◆ To be done
Output, please, exactly those lines of the listing that come before the line with "mesh.materials.append(board)", along with that line itself.

##### Data extract

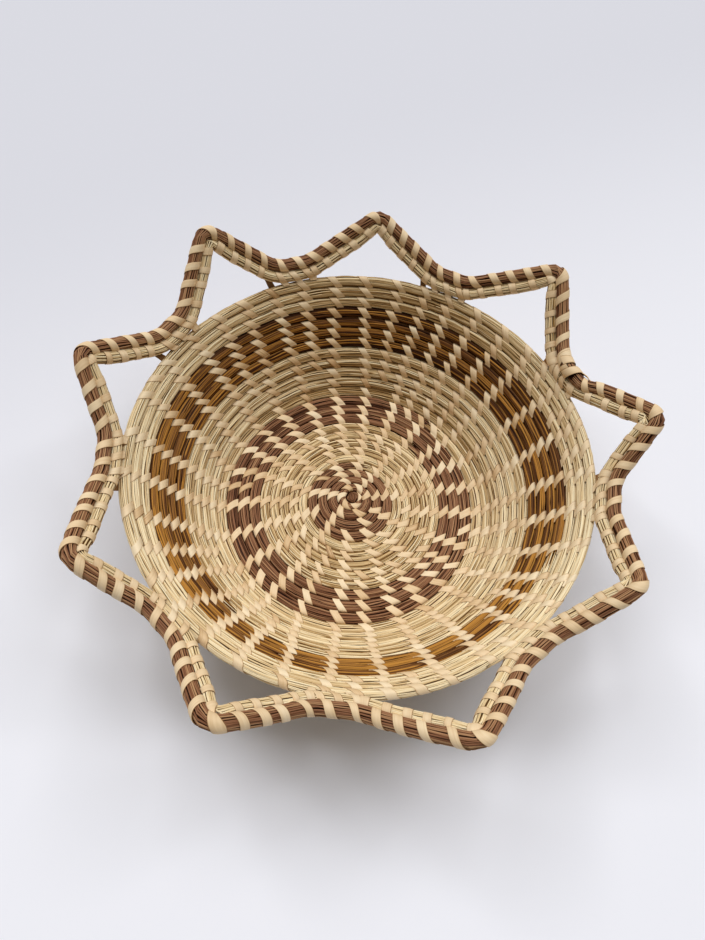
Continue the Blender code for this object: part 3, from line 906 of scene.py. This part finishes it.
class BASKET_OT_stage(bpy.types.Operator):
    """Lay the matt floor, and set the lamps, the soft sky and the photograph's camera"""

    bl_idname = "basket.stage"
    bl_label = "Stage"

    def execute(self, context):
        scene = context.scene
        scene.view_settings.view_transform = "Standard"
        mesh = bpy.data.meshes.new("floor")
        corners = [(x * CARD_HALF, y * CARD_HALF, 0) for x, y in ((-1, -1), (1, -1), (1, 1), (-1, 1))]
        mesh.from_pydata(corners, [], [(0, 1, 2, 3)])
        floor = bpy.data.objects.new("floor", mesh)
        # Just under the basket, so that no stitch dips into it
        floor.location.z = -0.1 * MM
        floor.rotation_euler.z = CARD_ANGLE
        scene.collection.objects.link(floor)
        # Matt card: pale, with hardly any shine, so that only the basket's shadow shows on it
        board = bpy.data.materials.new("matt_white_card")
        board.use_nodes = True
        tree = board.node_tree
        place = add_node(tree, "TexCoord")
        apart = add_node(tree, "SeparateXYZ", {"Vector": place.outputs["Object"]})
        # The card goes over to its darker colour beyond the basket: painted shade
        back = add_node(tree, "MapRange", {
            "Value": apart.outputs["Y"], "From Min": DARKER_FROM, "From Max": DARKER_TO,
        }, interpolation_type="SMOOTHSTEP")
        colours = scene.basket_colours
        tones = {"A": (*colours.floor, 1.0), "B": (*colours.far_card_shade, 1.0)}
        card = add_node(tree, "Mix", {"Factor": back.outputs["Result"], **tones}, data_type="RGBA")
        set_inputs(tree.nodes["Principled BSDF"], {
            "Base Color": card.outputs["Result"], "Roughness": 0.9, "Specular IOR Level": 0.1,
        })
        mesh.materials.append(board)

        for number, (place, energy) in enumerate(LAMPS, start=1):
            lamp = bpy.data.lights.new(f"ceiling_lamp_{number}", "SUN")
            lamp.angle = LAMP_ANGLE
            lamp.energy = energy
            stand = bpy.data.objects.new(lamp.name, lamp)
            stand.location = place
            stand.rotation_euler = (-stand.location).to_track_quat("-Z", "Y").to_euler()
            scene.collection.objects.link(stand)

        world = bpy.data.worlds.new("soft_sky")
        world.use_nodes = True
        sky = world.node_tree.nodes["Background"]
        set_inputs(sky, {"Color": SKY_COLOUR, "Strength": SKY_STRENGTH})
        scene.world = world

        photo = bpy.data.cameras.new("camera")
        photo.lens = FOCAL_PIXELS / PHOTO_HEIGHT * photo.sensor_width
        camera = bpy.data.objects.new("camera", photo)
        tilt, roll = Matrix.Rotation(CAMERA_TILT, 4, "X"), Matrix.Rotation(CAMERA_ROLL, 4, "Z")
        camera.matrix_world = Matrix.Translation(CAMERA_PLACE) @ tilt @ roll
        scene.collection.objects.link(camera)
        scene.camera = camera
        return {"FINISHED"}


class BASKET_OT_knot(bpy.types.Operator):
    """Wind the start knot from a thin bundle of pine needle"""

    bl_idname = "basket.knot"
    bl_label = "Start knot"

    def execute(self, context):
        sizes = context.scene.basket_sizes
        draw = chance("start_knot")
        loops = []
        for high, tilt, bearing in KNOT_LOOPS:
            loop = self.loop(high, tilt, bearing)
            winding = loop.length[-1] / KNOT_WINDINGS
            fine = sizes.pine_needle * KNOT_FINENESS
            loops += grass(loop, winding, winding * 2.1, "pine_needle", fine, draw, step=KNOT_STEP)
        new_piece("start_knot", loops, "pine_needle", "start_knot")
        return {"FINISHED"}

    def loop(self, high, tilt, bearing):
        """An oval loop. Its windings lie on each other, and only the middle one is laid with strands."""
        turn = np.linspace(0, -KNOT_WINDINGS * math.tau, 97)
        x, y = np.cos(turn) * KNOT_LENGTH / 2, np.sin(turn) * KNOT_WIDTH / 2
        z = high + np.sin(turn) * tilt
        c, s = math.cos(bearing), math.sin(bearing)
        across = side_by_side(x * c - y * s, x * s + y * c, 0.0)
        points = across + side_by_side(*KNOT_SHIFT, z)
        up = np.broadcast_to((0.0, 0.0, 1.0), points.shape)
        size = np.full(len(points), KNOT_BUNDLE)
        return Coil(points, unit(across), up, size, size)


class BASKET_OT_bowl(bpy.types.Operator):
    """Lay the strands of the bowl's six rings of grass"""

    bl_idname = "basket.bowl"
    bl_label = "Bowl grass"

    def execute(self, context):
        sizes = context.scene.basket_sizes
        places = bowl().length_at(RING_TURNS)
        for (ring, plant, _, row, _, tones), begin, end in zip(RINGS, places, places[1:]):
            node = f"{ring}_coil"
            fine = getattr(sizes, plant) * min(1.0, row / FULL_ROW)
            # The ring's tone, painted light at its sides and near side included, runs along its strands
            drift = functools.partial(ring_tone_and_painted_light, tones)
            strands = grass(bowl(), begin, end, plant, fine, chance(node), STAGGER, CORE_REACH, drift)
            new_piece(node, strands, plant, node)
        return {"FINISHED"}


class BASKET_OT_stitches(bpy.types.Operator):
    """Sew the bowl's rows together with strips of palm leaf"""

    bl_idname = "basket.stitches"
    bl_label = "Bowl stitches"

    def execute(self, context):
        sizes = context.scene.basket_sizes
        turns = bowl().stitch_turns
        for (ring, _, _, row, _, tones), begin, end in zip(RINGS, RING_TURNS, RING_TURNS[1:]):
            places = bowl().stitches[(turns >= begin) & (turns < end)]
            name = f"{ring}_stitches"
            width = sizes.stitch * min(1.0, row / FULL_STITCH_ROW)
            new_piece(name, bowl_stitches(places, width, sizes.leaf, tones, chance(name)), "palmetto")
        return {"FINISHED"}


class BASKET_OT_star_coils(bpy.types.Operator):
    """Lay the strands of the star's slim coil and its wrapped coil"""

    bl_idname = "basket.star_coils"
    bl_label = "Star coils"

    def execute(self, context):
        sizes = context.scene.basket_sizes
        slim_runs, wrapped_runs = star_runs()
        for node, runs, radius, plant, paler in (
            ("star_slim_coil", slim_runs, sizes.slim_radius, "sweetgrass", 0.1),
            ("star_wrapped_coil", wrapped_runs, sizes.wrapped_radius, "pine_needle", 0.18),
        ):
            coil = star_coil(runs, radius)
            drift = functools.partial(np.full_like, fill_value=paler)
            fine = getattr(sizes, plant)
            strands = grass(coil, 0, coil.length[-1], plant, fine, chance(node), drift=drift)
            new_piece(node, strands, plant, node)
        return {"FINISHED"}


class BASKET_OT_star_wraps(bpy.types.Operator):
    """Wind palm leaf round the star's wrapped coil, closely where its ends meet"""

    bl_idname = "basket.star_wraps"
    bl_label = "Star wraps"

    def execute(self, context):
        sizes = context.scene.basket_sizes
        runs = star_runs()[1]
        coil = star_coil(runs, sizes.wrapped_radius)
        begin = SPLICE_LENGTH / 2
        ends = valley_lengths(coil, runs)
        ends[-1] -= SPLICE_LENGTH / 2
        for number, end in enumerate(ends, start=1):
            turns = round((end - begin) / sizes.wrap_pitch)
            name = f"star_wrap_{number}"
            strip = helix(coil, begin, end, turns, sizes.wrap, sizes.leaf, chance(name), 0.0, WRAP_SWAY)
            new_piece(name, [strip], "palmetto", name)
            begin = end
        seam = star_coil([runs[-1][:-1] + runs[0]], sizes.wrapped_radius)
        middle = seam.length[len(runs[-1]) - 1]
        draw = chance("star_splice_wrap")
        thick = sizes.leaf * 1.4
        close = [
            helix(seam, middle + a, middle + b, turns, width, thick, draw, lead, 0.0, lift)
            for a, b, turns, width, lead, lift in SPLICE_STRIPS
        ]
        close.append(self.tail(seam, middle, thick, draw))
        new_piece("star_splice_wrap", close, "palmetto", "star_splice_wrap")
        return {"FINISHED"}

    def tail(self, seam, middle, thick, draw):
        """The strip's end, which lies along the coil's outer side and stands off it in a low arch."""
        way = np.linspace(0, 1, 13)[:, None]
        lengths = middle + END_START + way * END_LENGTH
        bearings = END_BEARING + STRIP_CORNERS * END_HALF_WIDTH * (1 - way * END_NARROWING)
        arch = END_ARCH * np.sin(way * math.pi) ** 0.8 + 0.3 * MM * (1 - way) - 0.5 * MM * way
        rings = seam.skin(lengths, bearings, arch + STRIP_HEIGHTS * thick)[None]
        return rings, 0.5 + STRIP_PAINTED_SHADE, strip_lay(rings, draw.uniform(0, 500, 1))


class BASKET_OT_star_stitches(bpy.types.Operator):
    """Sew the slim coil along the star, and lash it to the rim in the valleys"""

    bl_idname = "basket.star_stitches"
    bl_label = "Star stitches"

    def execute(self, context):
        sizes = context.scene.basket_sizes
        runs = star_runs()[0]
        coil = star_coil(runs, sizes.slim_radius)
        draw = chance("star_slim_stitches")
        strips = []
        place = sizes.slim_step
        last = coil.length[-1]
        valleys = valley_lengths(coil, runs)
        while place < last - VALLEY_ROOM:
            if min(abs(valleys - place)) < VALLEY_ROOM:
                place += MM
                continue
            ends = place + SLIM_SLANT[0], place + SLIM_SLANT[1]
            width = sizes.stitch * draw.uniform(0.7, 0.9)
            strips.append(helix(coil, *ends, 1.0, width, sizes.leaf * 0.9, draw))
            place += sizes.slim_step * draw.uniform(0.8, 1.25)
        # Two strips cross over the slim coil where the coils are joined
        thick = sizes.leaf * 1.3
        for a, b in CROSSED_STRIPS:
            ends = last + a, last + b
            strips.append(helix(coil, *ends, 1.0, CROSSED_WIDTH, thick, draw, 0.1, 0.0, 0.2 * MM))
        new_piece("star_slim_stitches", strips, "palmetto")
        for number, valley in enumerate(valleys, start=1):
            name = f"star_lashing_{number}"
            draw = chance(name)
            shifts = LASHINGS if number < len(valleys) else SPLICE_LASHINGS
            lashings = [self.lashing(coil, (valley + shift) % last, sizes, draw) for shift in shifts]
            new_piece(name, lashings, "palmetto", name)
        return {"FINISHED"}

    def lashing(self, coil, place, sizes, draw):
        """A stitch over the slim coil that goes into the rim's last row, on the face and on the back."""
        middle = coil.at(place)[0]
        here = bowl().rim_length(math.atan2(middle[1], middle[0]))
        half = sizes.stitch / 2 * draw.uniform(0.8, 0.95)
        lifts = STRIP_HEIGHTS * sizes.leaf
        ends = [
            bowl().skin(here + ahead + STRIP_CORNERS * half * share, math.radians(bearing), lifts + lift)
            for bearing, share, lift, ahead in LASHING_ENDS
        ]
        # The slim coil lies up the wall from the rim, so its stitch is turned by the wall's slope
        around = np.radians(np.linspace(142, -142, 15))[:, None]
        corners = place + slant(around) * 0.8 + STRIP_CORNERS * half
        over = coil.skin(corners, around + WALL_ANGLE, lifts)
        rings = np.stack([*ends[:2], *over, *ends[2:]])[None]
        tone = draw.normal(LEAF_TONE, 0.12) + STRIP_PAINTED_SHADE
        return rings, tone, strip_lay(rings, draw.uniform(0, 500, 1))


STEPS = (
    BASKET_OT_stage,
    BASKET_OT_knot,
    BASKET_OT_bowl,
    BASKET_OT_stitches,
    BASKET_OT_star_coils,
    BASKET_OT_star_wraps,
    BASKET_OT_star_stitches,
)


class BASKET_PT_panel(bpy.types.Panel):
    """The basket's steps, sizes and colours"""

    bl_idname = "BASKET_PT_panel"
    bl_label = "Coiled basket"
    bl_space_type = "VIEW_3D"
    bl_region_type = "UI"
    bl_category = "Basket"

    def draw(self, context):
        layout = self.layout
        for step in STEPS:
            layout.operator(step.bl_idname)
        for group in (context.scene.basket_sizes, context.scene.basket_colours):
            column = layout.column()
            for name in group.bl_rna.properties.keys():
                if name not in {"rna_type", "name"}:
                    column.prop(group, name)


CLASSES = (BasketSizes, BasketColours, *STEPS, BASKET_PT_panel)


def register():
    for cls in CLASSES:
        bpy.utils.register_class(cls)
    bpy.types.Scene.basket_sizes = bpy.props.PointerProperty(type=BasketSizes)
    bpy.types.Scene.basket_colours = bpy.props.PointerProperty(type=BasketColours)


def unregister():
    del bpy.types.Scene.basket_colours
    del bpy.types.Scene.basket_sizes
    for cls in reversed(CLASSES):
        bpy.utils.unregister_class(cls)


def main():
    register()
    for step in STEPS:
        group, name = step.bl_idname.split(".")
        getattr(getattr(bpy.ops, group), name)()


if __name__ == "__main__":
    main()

##########

◆ Output
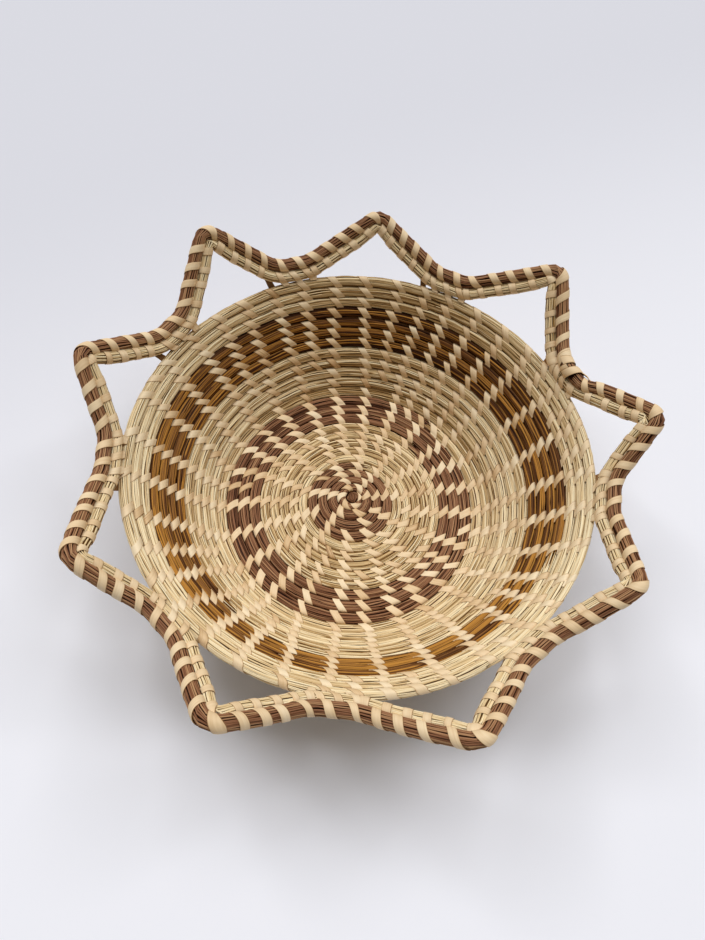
Continue the Blender code for this object: part 3, from line 906 of scene.py. This part finishes it.
class BASKET_OT_stage(bpy.types.Operator):
    """Lay the matt floor, and set the lamps, the soft sky and the photograph's camera"""

    bl_idname = "basket.stage"
    bl_label = "Stage"

    def execute(self, context):
        scene = context.scene
        scene.view_settings.view_transform = "Standard"
        mesh = bpy.data.meshes.new("floor")
        corners = [(x * CARD_HALF, y * CARD_HALF, 0) for x, y in ((-1, -1), (1, -1), (1, 1), (-1, 1))]
        mesh.from_pydata(corners, [], [(0, 1, 2, 3)])
        floor = bpy.data.objects.new("floor", mesh)
        # Just under the basket, so that no stitch dips into it
        floor.location.z = -0.1 * MM
        floor.rotation_euler.z = CARD_ANGLE
        scene.collection.objects.link(floor)
        # Matt card: pale, with hardly any shine, so that only the basket's shadow shows on it
        board = bpy.data.materials.new("matt_white_card")
        board.use_nodes = True
        tree = board.node_tree
        place = add_node(tree, "TexCoord")
        apart = add_node(tree, "SeparateXYZ", {"Vector": place.outputs["Object"]})
        # The card goes over to its darker colour beyond the basket: painted shade
        back = add_node(tree, "MapRange", {
            "Value": apart.outputs["Y"], "From Min": DARKER_FROM, "From Max": DARKER_TO,
        }, interpolation_type="SMOOTHSTEP")
        colours = scene.basket_colours
        tones = {"A": (*colours.floor, 1.0), "B": (*colours.far_card_shade, 1.0)}
        card = add_node(tree, "Mix", {"Factor": back.outputs["Result"], **tones}, data_type="RGBA")
        set_inputs(tree.nodes["Principled BSDF"], {
            "Base Color": card.outputs["Result"], "Roughness": 0.9, "Specular IOR Level": 0.1,
        })
        mesh.materials.append(board)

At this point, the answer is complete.